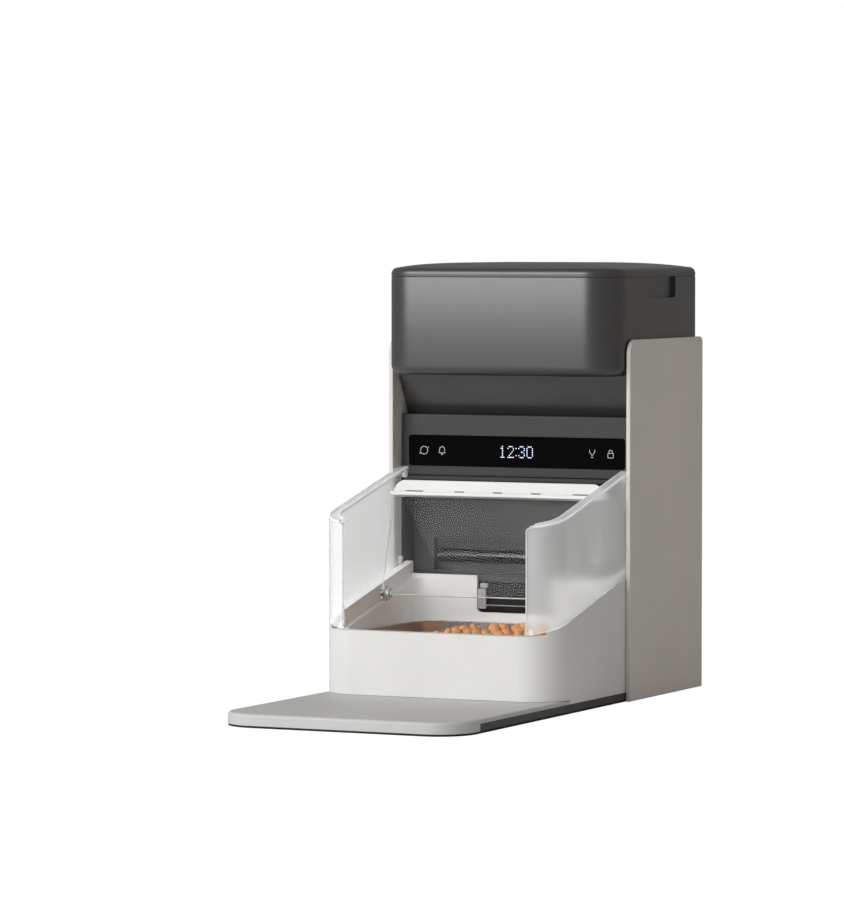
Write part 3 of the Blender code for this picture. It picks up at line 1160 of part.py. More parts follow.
def make_back():
    back_front = BODY_BACK + GAP
    back_rear = HOPPER_BACK
    side = HALF_WIDTH
    cover = box(-side, side, back_front, back_rear, BACK_BOTTOM, BODY_TOP)
    board_y = back_front - MAIN_BOARD_STANDOFF
    board_places = []
    for x in (-1, 1):
        for z in (MAIN_BOARD_BOTTOM + BOSS_INSET, MAIN_BOARD_TOP - BOSS_INSET):
            board_places.append((x * (MAIN_BOARD_HALF_WIDTH - BOSS_INSET), z))
    for place_xz in board_places:
        join(cover, rod(BOSS_RADIUS, board_y + BOARD_SHEET + GAP, back_front + GAP, "Y", place_xz))
    inside = BODY_BACK - OVERRUN
    outside = back_rear + OVERRUN
    door_side = DOOR_HALF_WIDTH + GAP
    door = rectangle(-door_side, door_side, DOOR_BOTTOM - GAP, DOOR_TOP + GAP, DOOR_CORNER)
    cut(cover, prism(door, inside, outside, "Y"))
    jack_place = (JACK_X, JACK_Z)
    flange_seat = back_rear - JACK_FLANGE - 2 * GAP
    cut(cover, rod(JACK_RADIUS + GAP, inside, outside, "Y", jack_place))
    cut(cover, rod(JACK_FLANGE_RADIUS + GAP, flange_seat, outside, "Y", jack_place))
    head_seat = back_rear - SCREW_HEAD_HEIGHT
    for place_xz in screw_places():
        cut(cover, rod(SCREW_SHANK_RADIUS + GAP, inside, outside, "Y", place_xz))
        cut(cover, rod(SCREW_HEAD_RADIUS + GAP, head_seat, outside, "Y", place_xz))
    finish_part(cover, "back_cover", CHARCOAL, 0.5)

    for index, (x, z) in enumerate(screw_places()):
        head_low = head_seat + GAP
        screw = rod(SCREW_HEAD_RADIUS, head_low, back_rear - GAP, "Y", (x, z))
        join(screw, rod(SCREW_SHANK_RADIUS, BODY_BACK - SCREW_LENGTH + GAP, head_low + GAP, "Y", (x, z)))
        finish_part(screw, "case_screw_%d" % (index + 1), STEEL, 0.35, 1.0)

    carrier = axis_empty("battery_cover_axis", (0, HOPPER_BACK, (DOOR_BOTTOM + DOOR_TOP) / 2))
    outline = rectangle(-DOOR_HALF_WIDTH, DOOR_HALF_WIDTH, DOOR_BOTTOM, DOOR_TOP, DOOR_CORNER)
    panel = prism(outline, back_front, back_rear, "Y")
    grip_z = DOOR_TOP - DOOR_GRIP_RADIUS - DOOR_CORNER
    cut(panel, rod(DOOR_GRIP_RADIUS, back_rear - DOOR_GRIP_DEPTH, outside, "Y", (0, grip_z)))
    finish_part(panel, "battery_cover", CHARCOAL, 0.5, carrier=carrier)

    floor = PLATE_BOTTOM + BODY_WALL
    pitch = CELL_LENGTH + CELL_NUB_LENGTH + GAP
    for index in range(CELL_COUNT):
        start = (index - CELL_COUNT / 2) * pitch
        centre = (CELL_Y, floor + GAP + CELL_RADIUS)
        end = start + CELL_LENGTH
        cell = rod(CELL_RADIUS, start, end, "X", centre, ROUND_SIDES)
        join(cell, rod(CELL_NUB_RADIUS, end - GAP, end + CELL_NUB_LENGTH, "X", centre))
        finish_part(cell, "battery_cell_%d" % (index + 1), STEEL, 0.35, 1.0)

    board = box(-MAIN_BOARD_HALF_WIDTH, MAIN_BOARD_HALF_WIDTH, board_y, board_y + BOARD_SHEET,
                MAIN_BOARD_BOTTOM, MAIN_BOARD_TOP)
    finish_part(board, "main_board", BOARD_GREEN, 0.6)

    coil_y = HOLLOW_FRONT + GAP
    outer = rectangle(-ANTENNA_HALF_WIDTH, ANTENNA_HALF_WIDTH, ANTENNA_BOTTOM, ANTENNA_TOP, ANTENNA_CORNER)
    in_x = ANTENNA_HALF_WIDTH - ANTENNA_BAND
    inner = rectangle(-in_x, in_x, ANTENNA_BOTTOM + ANTENNA_BAND, ANTENNA_TOP - ANTENNA_BAND,
                      ANTENNA_CORNER - ANTENNA_BAND)
    coil = prism(outer, coil_y, coil_y + ANTENNA_SHEET, "Y", holes=[inner])
    finish_part(coil, "chip_reader_antenna", COPPER, 0.4, 1.0)

    jack_back = back_rear - GAP
    jack_front = jack_back - JACK_LENGTH
    jack = rod(JACK_RADIUS, jack_front, jack_back - GAP, "Y", jack_place)
    join(jack, rod(JACK_FLANGE_RADIUS, jack_back - JACK_FLANGE, jack_back, "Y", jack_place))
    cut(jack, rod(JACK_BORE, jack_front + JACK_FLANGE, outside, "Y", jack_place))
    finish_part(jack, "power_inlet", BLACK, 0.4)


make_base()
make_housing()
make_bowl()
make_guards()
make_cover()
make_outlet()
make_body()
make_fascia()
make_hopper()
make_lid()
make_side_panels()
make_dispenser()
make_chute()
make_back()
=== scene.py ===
"""Looks of the microchip pet feeder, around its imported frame."""
import json
import math
import random

import bmesh
import bpy
from mathutils import Matrix, Vector, noise


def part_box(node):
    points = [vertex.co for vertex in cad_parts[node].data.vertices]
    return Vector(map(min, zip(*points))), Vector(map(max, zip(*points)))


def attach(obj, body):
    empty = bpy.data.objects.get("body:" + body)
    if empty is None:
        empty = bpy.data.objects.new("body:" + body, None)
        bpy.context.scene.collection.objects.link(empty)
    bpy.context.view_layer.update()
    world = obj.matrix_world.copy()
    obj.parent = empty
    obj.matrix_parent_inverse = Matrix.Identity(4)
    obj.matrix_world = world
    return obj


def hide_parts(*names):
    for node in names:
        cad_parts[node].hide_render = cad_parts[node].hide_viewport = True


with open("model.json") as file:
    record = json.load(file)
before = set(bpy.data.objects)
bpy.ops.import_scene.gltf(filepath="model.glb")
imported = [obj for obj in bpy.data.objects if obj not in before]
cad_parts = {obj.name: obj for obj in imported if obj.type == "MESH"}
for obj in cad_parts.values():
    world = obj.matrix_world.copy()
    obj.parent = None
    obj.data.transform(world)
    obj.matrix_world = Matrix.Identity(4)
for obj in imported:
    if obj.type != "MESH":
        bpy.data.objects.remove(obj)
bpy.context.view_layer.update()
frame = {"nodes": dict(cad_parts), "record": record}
NODES = frame["nodes"]


def srgb(*levels):
    """Linear colour of an 8-bit screen colour."""
    return tuple(
        (v / 255 / 12.92) if v / 255 <= 0.04045 else ((v / 255 + 0.055) / 1.055) ** 2.4 for v in levels)


# Geometry helpers
def link(name, bm, smooth=35):
    mesh = bpy.data.meshes.new(name)
    bmesh.ops.recalc_face_normals(bm, faces=bm.faces)
    bm.to_mesh(mesh)
    bm.free()
    obj = bpy.data.objects.new(name, mesh)
    bpy.context.scene.collection.objects.link(obj)
    shade(obj, smooth)
    return obj


def shade(obj, smooth=35):
    obj.data.shade_smooth()
    obj.data.set_sharp_from_angle(angle=math.radians(smooth))


def rounded(corners, steps=20):
    """Outline from corners (x, y, radius) with arcs."""
    outline = []
    count = len(corners)
    for index, (x, y, radius) in enumerate(corners):
        here = Vector((x, y))
        if radius == 0:
            outline.append(here)
            continue
        before = (Vector(corners[index - 1][:2]) - here).normalized()
        after = (Vector(corners[(index + 1) % count][:2]) - here).normalized()
        half = before.angle(after) / 2
        centre = here + (before + after).normalized() * (radius / math.sin(half))
        start = here + before * (radius / math.tan(half)) - centre
        turn = start.angle_signed(here + after * (radius / math.tan(half)) - centre)
        for step in range(steps + 1):
            outline.append(centre + Matrix.Rotation(-turn * step / steps, 2) @ start)
    return outline


def rectangle(x_low, x_high, y_low, y_high, radius=0.0, steps=20):
    corners = ((x_low, y_low), (x_high, y_low), (x_high, y_high), (x_low, y_high))
    return rounded([(x, y, radius) for x, y in corners], steps)


AXIS_FRAMES = {
    "X": Matrix(((0, 0, 1, 0), (1, 0, 0, 0), (0, 1, 0, 0), (0, 0, 0, 1))),
    "Y": Matrix(((1, 0, 0, 0), (0, 0, 1, 0), (0, 1, 0, 0), (0, 0, 0, 1))),
    "Z": Matrix.Identity(4),
}


def bridge(bm, lower, upper):
    """Faces between two loops of vertices."""
    for index in range(len(lower)):
        after = (index + 1) % len(lower)
        bm.faces.new((lower[index], lower[after], upper[after], upper[index]))


def cover_loops(bm, loops):
    """Skin over loops of vertices, capped at the first and the last."""
    for lower, upper in zip(loops, loops[1:]):
        bridge(bm, lower, upper)
    bm.faces.new(loops[0])
    bm.faces.new(loops[-1])


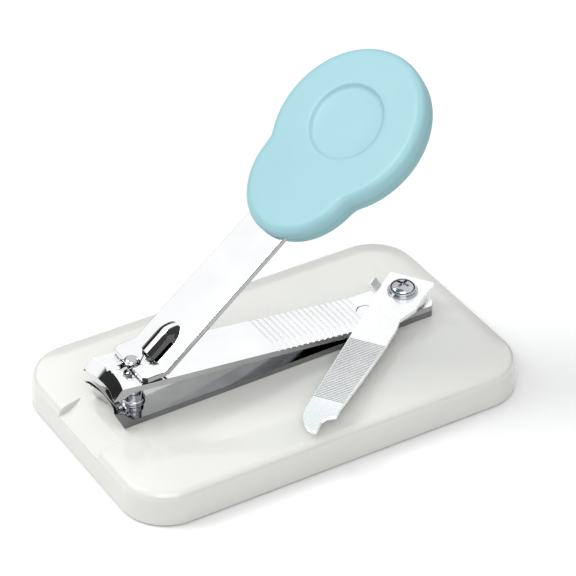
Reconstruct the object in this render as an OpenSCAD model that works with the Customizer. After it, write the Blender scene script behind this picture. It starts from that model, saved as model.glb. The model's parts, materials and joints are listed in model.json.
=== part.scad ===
// Desk nail clipper: a lever clipper with a round thumb pad and a swinging file,
// screwed to a weighty moulded base. Units are millimetres and +Z is up.
// The origin is the middle of the base at the level of the desk; the jaws point to -X.

/* [Base] */
// Length of the base along X
base_l = 96.6; // [80:0.1:120]
// Width of the base along Y
base_w = 59.6; // [46:0.1:75]
// Height of the flat top above the desk
base_h = 10.2; // [8.5:0.1:16]
// Height at which the side wall turns into the shoulder
wall_top = 6.3; // [4.5:0.1:8]
// Width of the sloping shoulder, seen from above
shoulder_w = 9.4; // [6:0.1:10.3]
// Radius of the edge between the wall and the shoulder
shoulder_round = 2.3; // [1:0.1:3.5]
// Plan radius of the four corners
corner_r = 10.5; // [6:0.1:20]
// Thickness of the moulded wall
skin = 2.0; // [1.2:0.1:3]
// Width of the scoop in front of the jaws
scoop_w = 17.6; // [12:0.1:26]
// Radius of the scoop
scoop_r = 11.8; // [8:0.1:20]
// Thickness of the bottom plate
plate_t = 1.5; // [1:0.1:2.5]
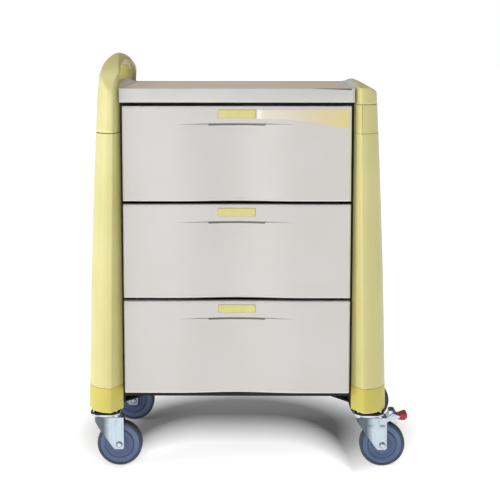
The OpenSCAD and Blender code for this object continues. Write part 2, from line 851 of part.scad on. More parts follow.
base_pan();
wall_left();
wall_right();
back_panel();
top_deck();
corner_frames();
column_front_left();
column_front_right();
column_rear_left();
column_rear_right();
bumpers();
handle();
end_cap();
shelf_trim();
side_panels();
worktop();
work_surface();
caster_plates();
caster_bolts();
runner_outers();
shelf_runners();
drawer_front(1);  // drawer_front_1
drawer_front(2);  // drawer_front_2
drawer_front(3);  // drawer_front_3
drawer_box(1);  // drawer_box_1
drawer_box(2);  // drawer_box_2
drawer_box(3);  // drawer_box_3
label(1);  // label_1
label(2);  // label_2
label(3);  // label_3
runner_inner(1);  // runner_inner_1
runner_inner(2);  // runner_inner_2
runner_inner(3);  // runner_inner_3
runner_middle(1);  // runner_middle_1
runner_middle(2);  // runner_middle_2
runner_middle(3);  // runner_middle_3
shelf_board();
shelf_end();
fork(true, false);  // fork_front_left
fork(true, true);  // fork_front_right
fork(false, false);  // fork_rear_left
fork(false, true);  // fork_rear_right
axle(true, false);  // axle_front_left
axle(true, true);  // axle_front_right
axle(false, false);  // axle_rear_left
axle(false, true);  // axle_rear_right
guards(true, false);  // guards_front_left
guards(true, true);  // guards_front_right
guards(false, false);  // guards_rear_left
guards(false, true);  // guards_rear_right
core(true, false);  // core_front_left
core(true, true);  // core_front_right
core(false, false);  // core_rear_left
core(false, true);  // core_rear_right
wheel_tyre(true, false);  // tyre_front_left
wheel_tyre(true, true);  // tyre_front_right
wheel_tyre(false, false);  // tyre_rear_left
wheel_tyre(false, true);  // tyre_rear_right
brake_lever();
brake_pad();
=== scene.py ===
import math

import bmesh
import bpy
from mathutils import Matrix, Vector


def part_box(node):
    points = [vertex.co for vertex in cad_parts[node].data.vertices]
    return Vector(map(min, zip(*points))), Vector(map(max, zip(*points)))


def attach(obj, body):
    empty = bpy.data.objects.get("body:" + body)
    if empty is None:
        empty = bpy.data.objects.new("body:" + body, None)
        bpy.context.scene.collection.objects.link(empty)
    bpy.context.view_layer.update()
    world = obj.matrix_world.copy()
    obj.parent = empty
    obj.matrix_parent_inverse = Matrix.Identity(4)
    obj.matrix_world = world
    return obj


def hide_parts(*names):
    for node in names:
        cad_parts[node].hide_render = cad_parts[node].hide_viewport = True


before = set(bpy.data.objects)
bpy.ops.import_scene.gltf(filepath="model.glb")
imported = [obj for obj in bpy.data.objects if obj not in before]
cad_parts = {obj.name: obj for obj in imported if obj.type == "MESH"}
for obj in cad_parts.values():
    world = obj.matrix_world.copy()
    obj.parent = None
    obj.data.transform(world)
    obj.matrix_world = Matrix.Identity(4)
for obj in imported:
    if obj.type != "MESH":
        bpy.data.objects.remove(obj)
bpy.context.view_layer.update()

corners = ["front_left", "front_right", "rear_left", "rear_right"]
drawers = [1, 2, 3]
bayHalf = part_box("wall_right")[0].x
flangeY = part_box("wall_right")[1].y
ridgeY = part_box("bumpers")[1].y - 0.0003
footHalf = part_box("bumpers")[1].x
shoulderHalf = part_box("end_cap")[1].x
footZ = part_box("bumpers")[0].z
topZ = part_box("worktop")[0].z
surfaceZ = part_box("work_surface")[1].z
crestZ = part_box("end_cap")[1].z
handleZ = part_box("handle")[1].z


def mix(low, high, share):
    return low + (high - low) * share


def smooth(low, high, value):  # 0 before low, 1 after high, smooth between
    share = min(1, max(0, (value - low) / (high - low)))
    return share * share * (3 - 2 * share)


def turns(*angles):  # degrees to radians
    return [math.radians(angle) for angle in angles]


def colour(red, green, blue):  # display values from 0 to 255
    linear = []
    for value in (red / 255, green / 255, blue / 255):
        linear.append(value / 12.92 if value <= 0.04045 else ((value + 0.055) / 1.055) ** 2.4)
    return (*linear, 1)


def makePiece(name, points, faces, material, body, slotName, replaced=(), sharp=35):
    return dressPiece(loose(name, points, faces, True), material, body, replaced, sharp)


def dressPiece(obj, material, body, replaced=(), sharp=35):
    obj.data.materials.clear()
    obj.data.materials.append(material)
    obj.data.shade_smooth()
    obj.data.set_sharp_from_angle(angle=math.radians(sharp))
    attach(obj, body)
    if replaced:
        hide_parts(*replaced)
    return obj


def addBevel(obj, width, segments=3, angle=50):
    bevel = obj.modifiers.new("Bevel", "BEVEL")
    bevel.width = width
    bevel.segments = segments
    bevel.limit_method = "ANGLE"
    bevel.angle_limit = math.radians(angle)
    return obj


def weighNormals(obj):  # large faces decide the shading, so thin steps leave no streaks
    weigh = obj.modifiers.new("WeightedNormal", "WEIGHTED_NORMAL")
    weigh.keep_sharp = True
    weigh.weight = 90
    return obj


def bake(obj):  # replaces the mesh with what its modifiers make of it
    graph = bpy.context.evaluated_depsgraph_get()
    graph.update()
    result = bpy.data.meshes.new_from_object(obj.evaluated_get(graph))
    obj.modifiers.clear()
    obj.data = result
    return obj


def loose(name, points, faces, weld=False):  # a plain object, with no finish or body yet
    mesh = bpy.data.meshes.new(name)
    mesh.from_pydata([tuple(p) for p in points], [], faces)
    shape = bmesh.new()
    shape.from_mesh(mesh)
    if weld:
        bmesh.ops.remove_doubles(shape, verts=shape.verts, dist=1e-5)
        bmesh.ops.dissolve_degenerate(shape, edges=shape.edges, dist=1e-6)
    bmesh.ops.recalc_face_normals(shape, faces=shape.faces)
    shape.to_mesh(mesh)
    shape.free()
    obj = bpy.data.objects.new(name, mesh)
    bpy.context.scene.collection.objects.link(obj)
    return obj


def combine(obj, other, operation):  # boolean, then the other solid is thrown away
    boolean = obj.modifiers.new("Boolean", "BOOLEAN")
    boolean.operation = operation
    boolean.solver = "EXACT"
    boolean.object = other
    bake(obj)
    bpy.data.objects.remove(other)
    return obj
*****
THE REQUEST
The lines to extract from the data above begin with the line containing "join(jack, rod(JACK_FLANGE_RADIUS, jack_back" and end with the line containing "record = json.load(file)". Extract them exactly, including both.

WRITTEN SOLUTION
    join(jack, rod(JACK_FLANGE_RADIUS, jack_back - JACK_FLANGE, jack_back, "Y", jack_place))
    cut(jack, rod(JACK_BORE, jack_front + JACK_FLANGE, outside, "Y", jack_place))
    finish_part(jack, "power_inlet", BLACK, 0.4)


make_base()
make_housing()
make_bowl()
make_guards()
make_cover()
make_outlet()
make_body()
make_fascia()
make_hopper()
make_lid()
make_side_panels()
make_dispenser()
make_chute()
make_back()
=== scene.py ===
"""Looks of the microchip pet feeder, around its imported frame."""
import json
import math
import random

import bmesh
import bpy
from mathutils import Matrix, Vector, noise


def part_box(node):
    points = [vertex.co for vertex in cad_parts[node].data.vertices]
    return Vector(map(min, zip(*points))), Vector(map(max, zip(*points)))


def attach(obj, body):
    empty = bpy.data.objects.get("body:" + body)
    if empty is None:
        empty = bpy.data.objects.new("body:" + body, None)
        bpy.context.scene.collection.objects.link(empty)
    bpy.context.view_layer.update()
    world = obj.matrix_world.copy()
    obj.parent = empty
    obj.matrix_parent_inverse = Matrix.Identity(4)
    obj.matrix_world = world
    return obj


def hide_parts(*names):
    for node in names:
        cad_parts[node].hide_render = cad_parts[node].hide_viewport = True


with open("model.json") as file:
    record = json.load(file)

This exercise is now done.